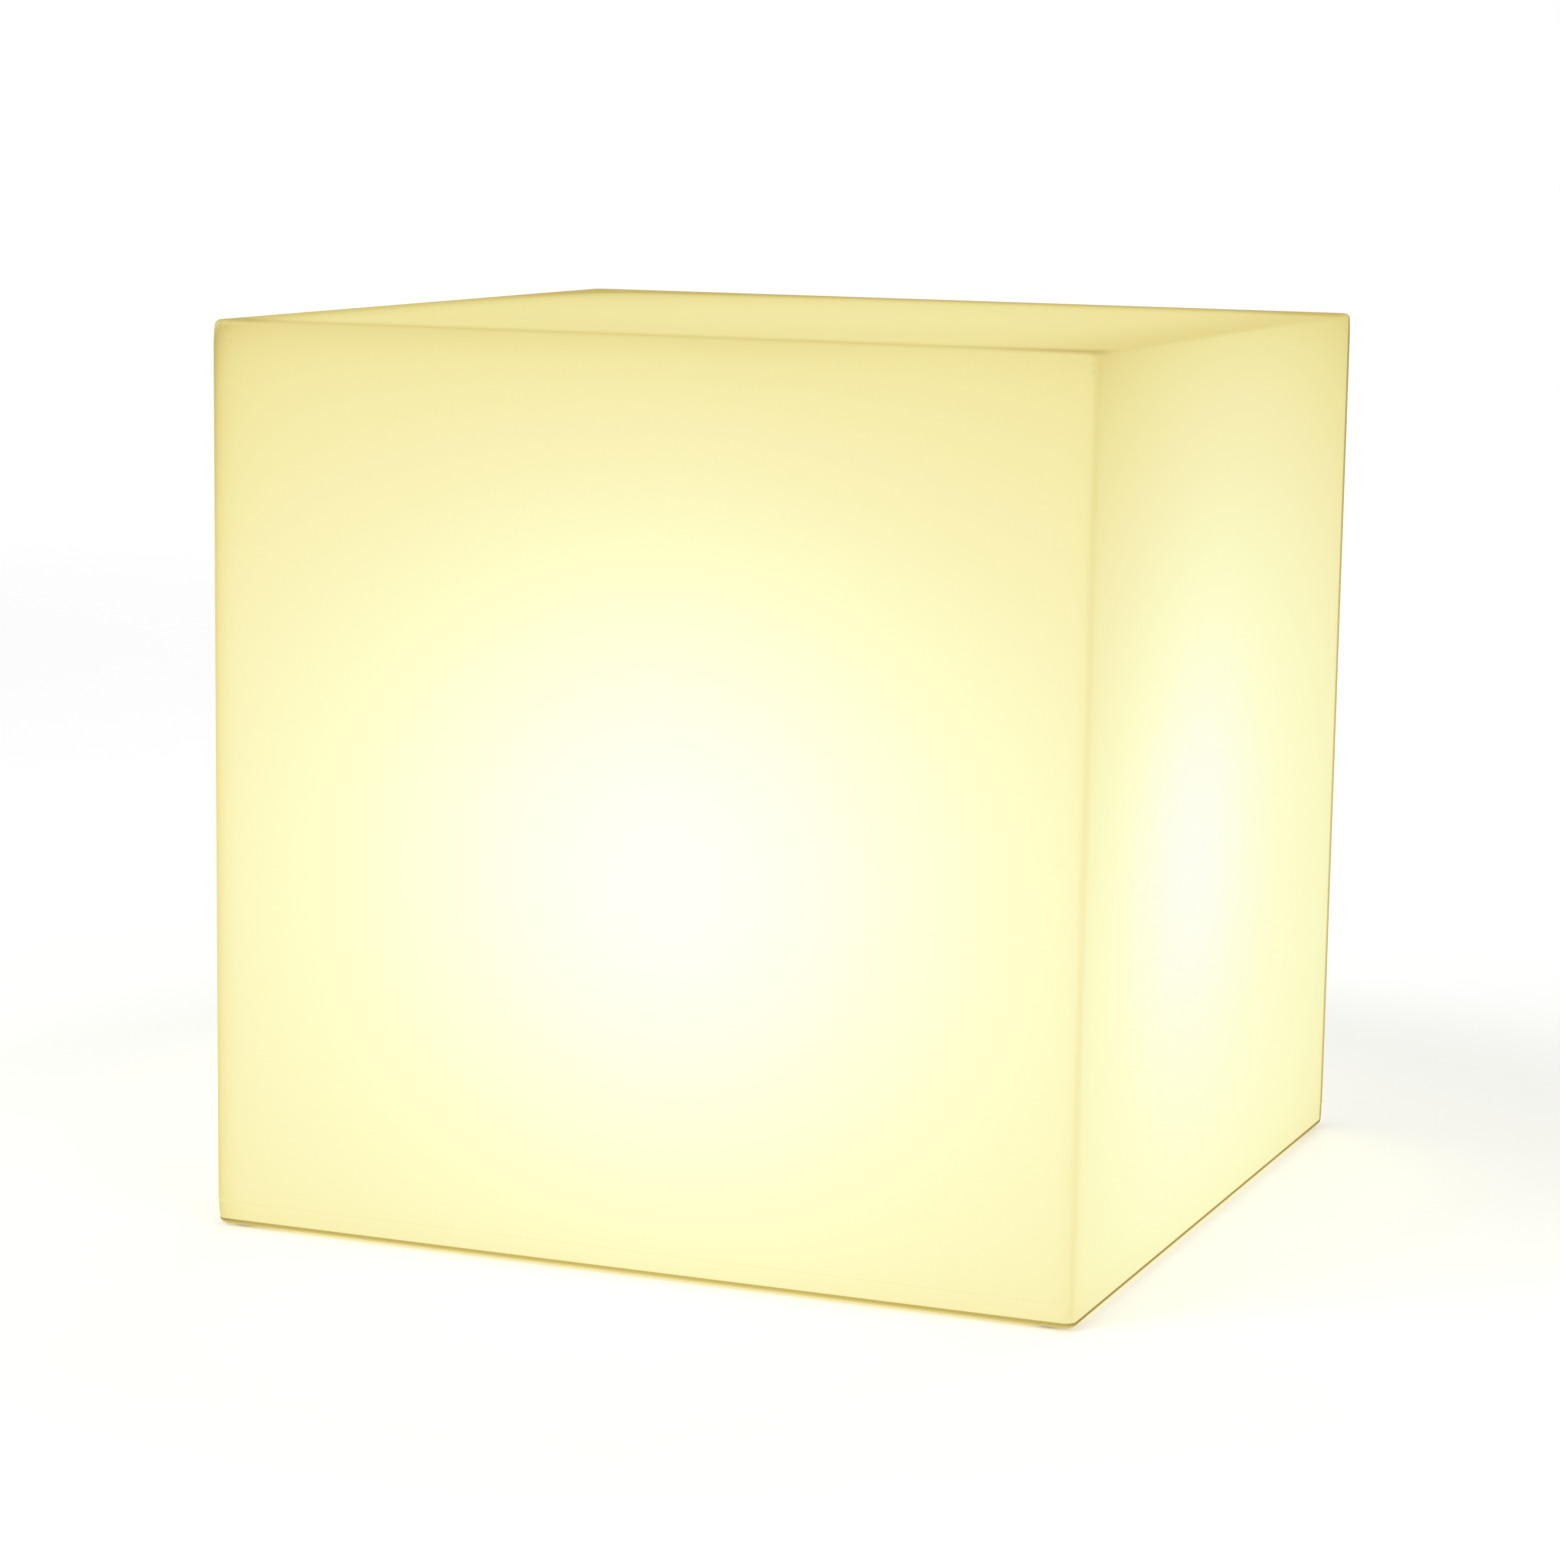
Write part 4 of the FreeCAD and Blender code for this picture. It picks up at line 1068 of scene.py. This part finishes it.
    def across_rows(self, half: float, corner: float, shares: Sequence[float], level: float) -> np.ndarray:
        """Rows between the recess wall and the hole, rounder towards the hole by the share squared."""
        share = np.array(shares)
        hole_corner = self.hole_radius * self.hole_corner_share
        return rows(half + share * (self.hole_radius - half), corner + share * (hole_corner - corner),
                    level, share ** 2)

    def inside_rows(self) -> list[np.ndarray]:
        """Rows of the inside: over the rim's skin, up the wall and to the middle of the ceiling."""
        low, ceiling = self.bottom + self.wall, self.top - self.wall
        inner, corner = self.inner_edge, self.inner_corner
        flat = self.half - self.wall - inner
        rim = rows(np.array([self.recess_half + self.wall, flat]),
                   np.array([self.recess_corner + self.wall, corner]), low)
        sin, cos = (part[1:] for part in quarter_circle(8))
        floor = rows(flat + inner * sin, corner + inner * sin, low + inner - inner * cos)
        wall = rows(flat + inner, corner + inner, np.linspace(low + inner, ceiling - inner, 12)[1:])
        shoulder = rows(flat + inner * cos, corner + inner * cos, ceiling - inner + inner * sin)
        share = np.array([0.9, 0.7, 0.4, 0.1])
        return [rim, floor, wall, shoulder, rows(share * flat, share * corner, ceiling)]

    def surface(self) -> Skin:
        """Skin the profile and let the faces sink a little, as a cooling moulding's do.

        A wall's sink is face_sink (1 - s^2)(1 - t^2), with s and t running from -1 to 1 over it.
        """
        half, corner, level, roundness = self.profile().T
        rings = SquareLoop().rings(half, corner, level, roundness)
        x, y, z = rings[..., 0], rings[..., 1], rings[..., 2]
        middle = (self.top + self.bottom) / 2.0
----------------
- **Brief**: Return exactly the leading lines of the listing, stopping after the line in which "cooling moulding's do." occurs.

- **Answer to this exercise**:
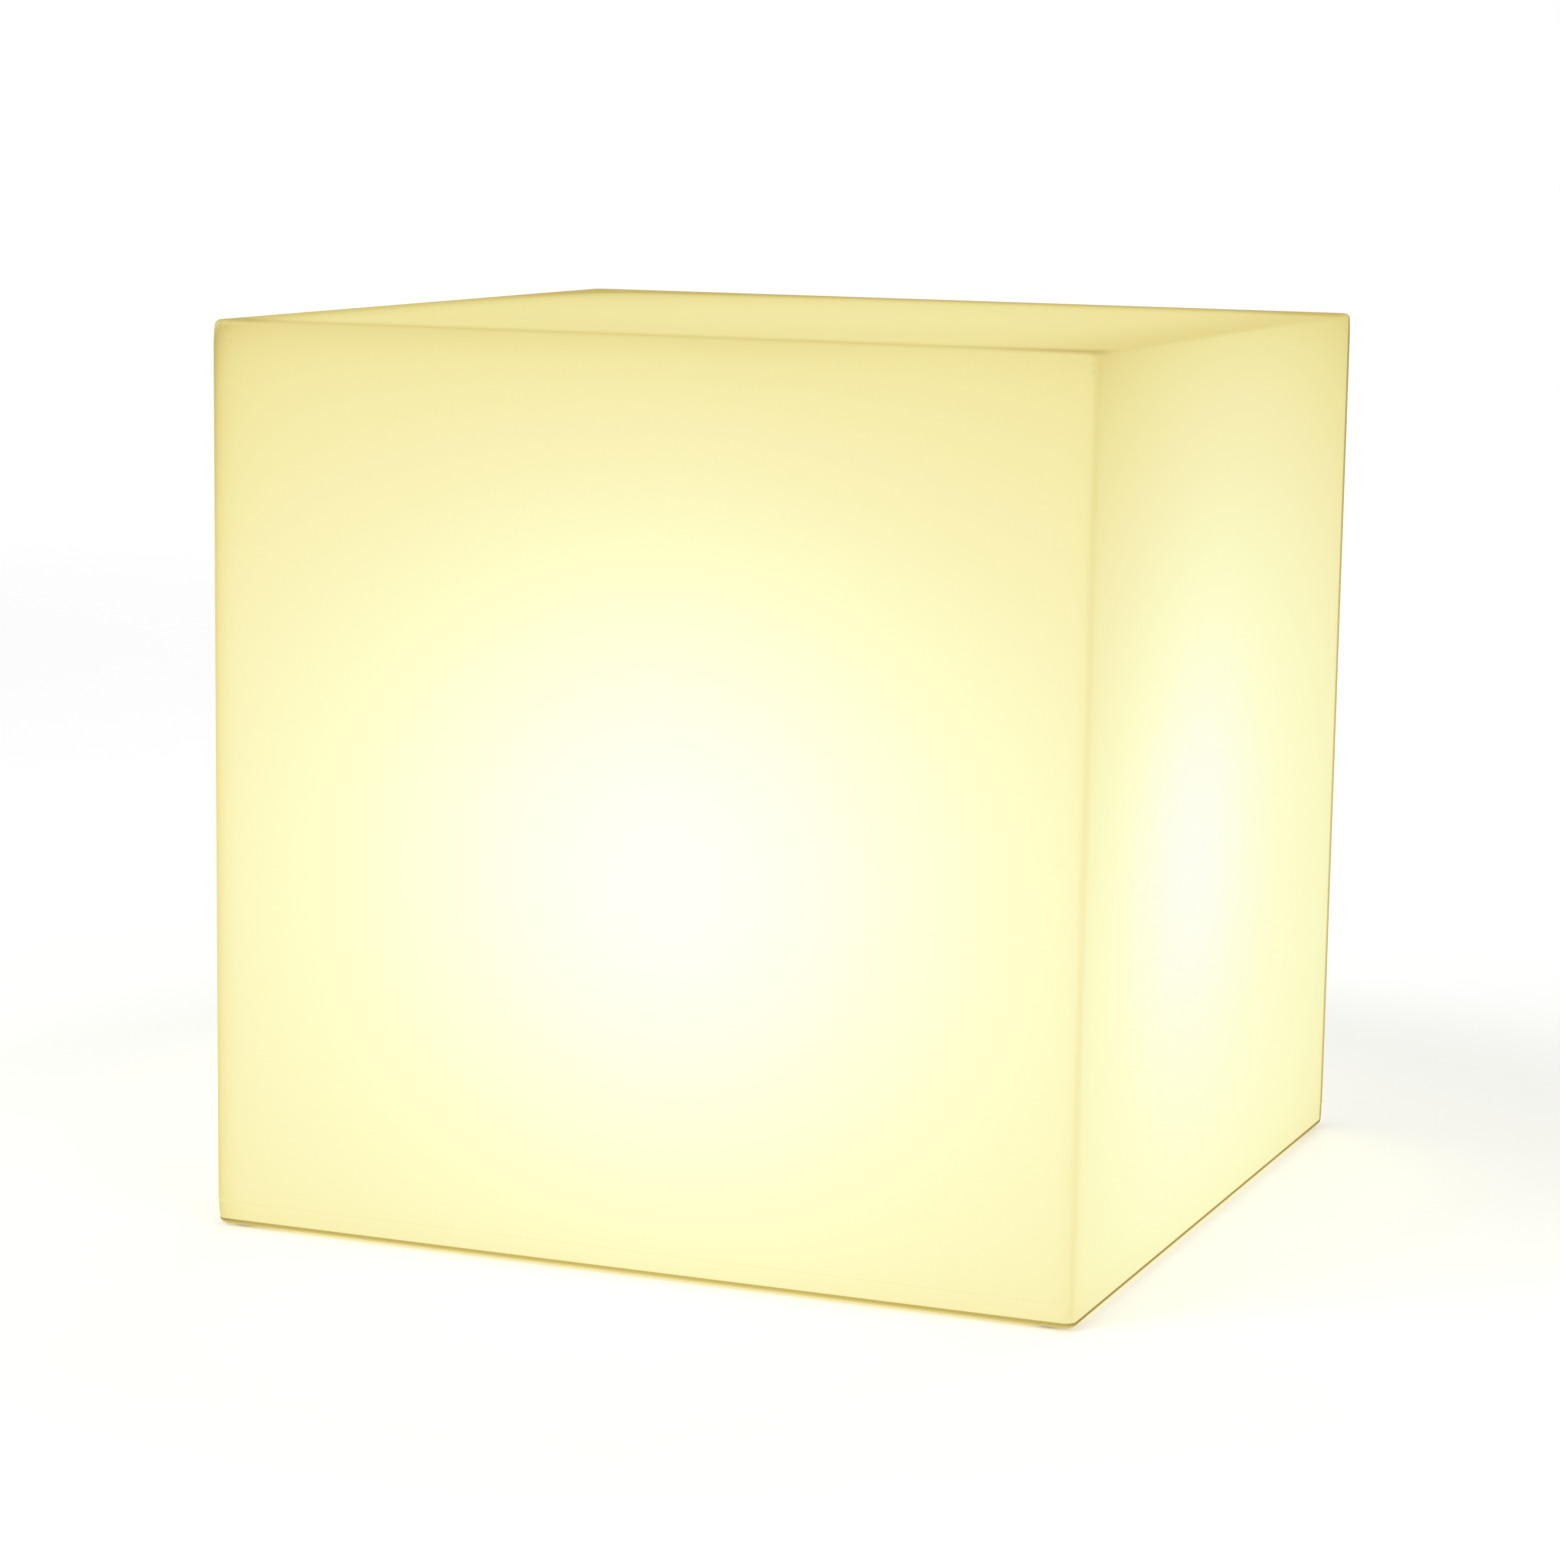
Write part 4 of the FreeCAD and Blender code for this picture. It picks up at line 1068 of scene.py. This part finishes it.
    def across_rows(self, half: float, corner: float, shares: Sequence[float], level: float) -> np.ndarray:
        """Rows between the recess wall and the hole, rounder towards the hole by the share squared."""
        share = np.array(shares)
        hole_corner = self.hole_radius * self.hole_corner_share
        return rows(half + share * (self.hole_radius - half), corner + share * (hole_corner - corner),
                    level, share ** 2)

    def inside_rows(self) -> list[np.ndarray]:
        """Rows of the inside: over the rim's skin, up the wall and to the middle of the ceiling."""
        low, ceiling = self.bottom + self.wall, self.top - self.wall
        inner, corner = self.inner_edge, self.inner_corner
        flat = self.half - self.wall - inner
        rim = rows(np.array([self.recess_half + self.wall, flat]),
                   np.array([self.recess_corner + self.wall, corner]), low)
        sin, cos = (part[1:] for part in quarter_circle(8))
        floor = rows(flat + inner * sin, corner + inner * sin, low + inner - inner * cos)
        wall = rows(flat + inner, corner + inner, np.linspace(low + inner, ceiling - inner, 12)[1:])
        shoulder = rows(flat + inner * cos, corner + inner * cos, ceiling - inner + inner * sin)
        share = np.array([0.9, 0.7, 0.4, 0.1])
        return [rim, floor, wall, shoulder, rows(share * flat, share * corner, ceiling)]

    def surface(self) -> Skin:
        """Skin the profile and let the faces sink a little, as a cooling moulding's do.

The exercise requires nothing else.